The Senate would give the state’s Health Policy Commission authority to demand information from drug companies that have failed to reach a negotiated price with the state secretary of health and human services.
“If after review of records or documents the commission determines that a drug manufacturer’s pricing of a drug may be unreasonable or excessive, the commission shall hold a public hearing,” the Senate language says. Manufacturers would be required to appear, testify under oath and would face penalties for knowingly obstructing the commission’s efforts. Ultimately the case could be referred to the attorney general under the state’s consumer protection law. Net savings to the state are estimated at $28 million.
In other words, this provision has teeth — unlike the House version which was redrafted at the behest of MassBio, the chief lobbying group for the industry here.
Massachusetts is already far behind in drug regulatory and disclosure efforts long underway in neighboring Connecticut, Vermont and New York. To do nothing this year is to fall even farther behind.

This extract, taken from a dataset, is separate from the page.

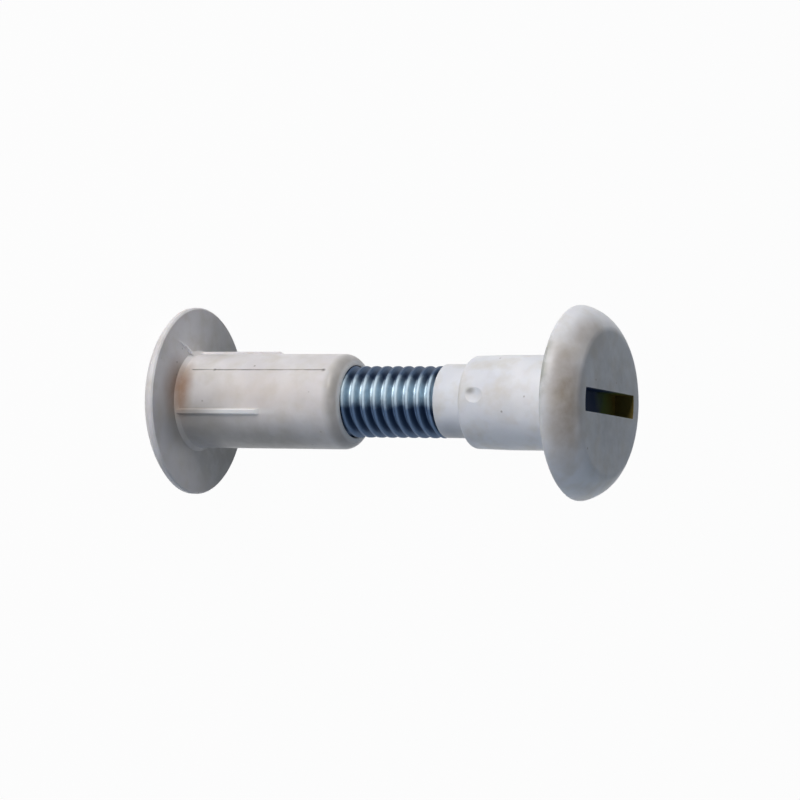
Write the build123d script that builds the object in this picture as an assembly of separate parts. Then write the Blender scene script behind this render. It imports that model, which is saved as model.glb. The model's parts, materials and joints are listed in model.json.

New excise taxes: Here again the Senate budget tackles two critical issues the House choose to ignore. The Senate would impose a 75 percent excise tax on vaping materials — or as the budget calls them “electronic nicotine delivery systems.” This isn’t simply a revenue raiser, although it would raise an estimated $24 million a year. The real need is to make the product more expensive to an increasingly youthful cohort of vapers attracted by its bargain price and its flavored products (an aspect of the problem not tackled in the Senate budget).
The Senate also included a 15 percent excise tax on the gross receipts from sales of prescription opioids, the revenue from which — estimated at $14 million a year — would go into the state’s Substance Use Disorder Prevention and Treatment Fund.
UMass tuition freeze: Both the House and the Senate have agreed on the bottom line appropriation for the five-campus University of Massachusetts system. The Senate, however, frustrated with the university system’s regular tuition hikes, opted for the blunt instrument of a one-year freeze on undergraduate tuition and fees.
UMass President Marty Meehan argues that will lead to cuts in the short term and cost more in the long run. What might be a logical alternative is a suggestion in a recent Pioneer Institutereport on university spending — an audit of capital and operating budgets by the state comptroller’s office. After all, where’s the harm in that?
The budget dollars of line items are relatively easy to negotiate — splitting the difference has always been a tried and true tool. Policy issues represent a higher degree of difficulty, but in the cases mentioned above are clearly worth the effort — and the fight.